Claudia Skoda, 71, fashion designer

Claudia Skoda has seen it all: the alternative 1970s in West Berlin when her studio loft was compared to Warhol’s factory and the likes of Martin Kippenberger and David Bowie frequented her fashion shows; the 1980s when she shuttled between Berlin and New York; and the 1990s when the fall of the Wall made her return to Berlin. “As a native Berliner, I felt compelled to show my colours,” she recalls.

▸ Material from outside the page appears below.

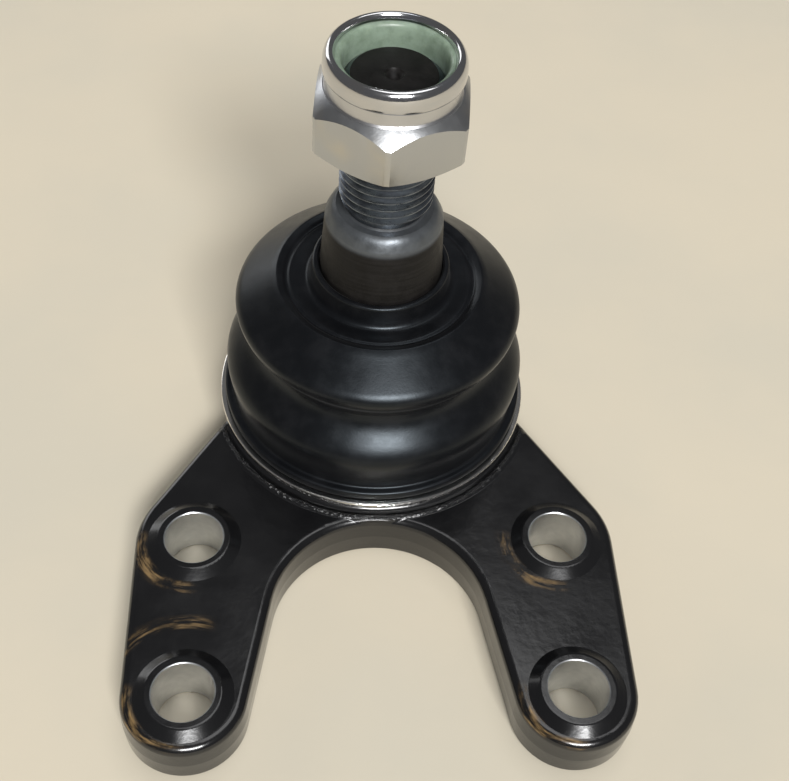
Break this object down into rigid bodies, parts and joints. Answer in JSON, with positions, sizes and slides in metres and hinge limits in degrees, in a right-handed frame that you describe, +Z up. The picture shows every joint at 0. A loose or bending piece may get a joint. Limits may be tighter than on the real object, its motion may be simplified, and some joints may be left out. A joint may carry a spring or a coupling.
{
  "type": "suspension ball joint",
  "caption": "Suspension ball joint: forged Y flange with bolt arms, tapered ball stud in a sealed socket, two-lobe rubber boot, nylon-insert lock nut.",
  "frame": {"origin": "centre of the four bolt holes, on the flange's flat underside", "axes": "+Z up along the stud at rest, the two bolt arms towards -Y, the stud's axis 51 mm towards +Y"},
  "size_m": [0.0876, 0.106, 0.09],
  "materials": {
    "black_paint": "glossy black paint over forging skin",
    "bearing_steel": "ground hardened steel",
    "zinc_plate": "bright zinc plate",
    "phosphate_steel": "dark phosphate",
    "stud_steel": "oiled dark steel",
    "boot_rubber": "satin black rubber",
    "seal_rubber": "black nitrile",
    "nylon": "pale translucent nylon"
  },
  "bodies": {
    "housing": {"housing_forging": "black_paint", "upper_seat": "bearing_steel", "lower_seat": "bearing_steel", "preload_spring": "bearing_steel", "bottom_cover": "zinc_plate", "cover_o_ring": "seal_rubber", "snap_ring": "phosphate_steel", "boot_ring": "zinc_plate"},
    "boot": {"dust_boot": "boot_rubber"},
    "boot_lip": {"boot_lip_ring": "phosphate_steel"},
    "stud": {"ball_stud": "stud_steel"},
    "nut_collar": {"nylon_insert": "nylon"},
    "nut": {"lock_nut": "zinc_plate"}
  },
  "joints": [
    {"name": "swing_fore_aft", "type": "hinge", "parent": "housing", "child": "boot", "pos_m": [0, 0.051, 0.02005], "axis": [1, 0, 0], "range_deg": [-18, 18], "deforming": ["dust_boot"]},
    {"name": "swing_side", "type": "hinge", "parent": "boot", "child": "boot_lip", "pos_m": [0, 0.051, 0.02005], "axis": [0, 1, 0], "range_deg": [-18, 18]},
    {"name": "stud_spin", "type": "hinge", "parent": "boot_lip", "child": "stud", "pos_m": [0, 0.051, 0.02005], "axis": [0, 0, 1], "continuous": true},
    {"name": "nut_travel", "type": "slide", "parent": "stud", "child": "nut_collar", "axis": [0, 0, 1], "range_m": [-0.0105, 0.0105]},
    {"name": "nut_turn", "type": "hinge", "parent": "nut_collar", "child": "nut", "pos_m": [0, 0.051, 0.02005], "axis": [0, 0, 1], "range_deg": [-2520, 2520]}
  ],
  "couplings": [
    {"joint": "nut_travel", "follows": "nut_turn", "m_per_rad": 0.00023873}
  ]
}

http://www.claudiaskoda.com/

Wall of art

The fall of the Berlin Wall lent the city a new lease of creative life, and has inspired artists for years. From Keith Haring and Jonathan Borofsky to countless anonymous graffiti artists, many left their sometimes creative, sometimes political, always colourful mark on the west-facing side of the wall. Once the borders were opened, a section of the still pristine wall on the German Democratic  Republic side was appropriated for a makeover and became the East Side Gallery, the world’s  longest open-air gallery. Today, more parts of the wall are dispersed across the globe than in the city they used to divide, but a giant 360-degree panoramic representation of Berlin in the 1980s (pictured) depicts a day in the life of the divided city. Artist Yadegar Asisi has lived in Berlin since 1978 and wanted to show the normality of life in the face of inhumane conditions.

Wall of lights

When the Berlin Wall first opened, people couldn’t get rid of it fast enough. The remaining scars are barely visible in some parts of the city. To mark the 25thanniversary of its fall, a wall of light recreates 15 kilometres of the former border in a poignant light installation. The Lichtgrenze event illuminates the course of the section that once bisected Berlin’s historic centre. Beginning at Bornholmer Strasse, the first checkpoint to open in 1989, past the Brandenburg Gate and Checkpoint Charlie to the East Side Gallery, 8,000 luminous balloons commemorate the division of Berlin. Today, the temporary divide will end as the balloons are released into the night sky.

Celebrations will culminate in a concert, with Peter Gabriel playing David Bowie’s Heroes and the Berlin state ensemble performing Beethoven’s Ode to Joy in front of the Brandenburg Gate.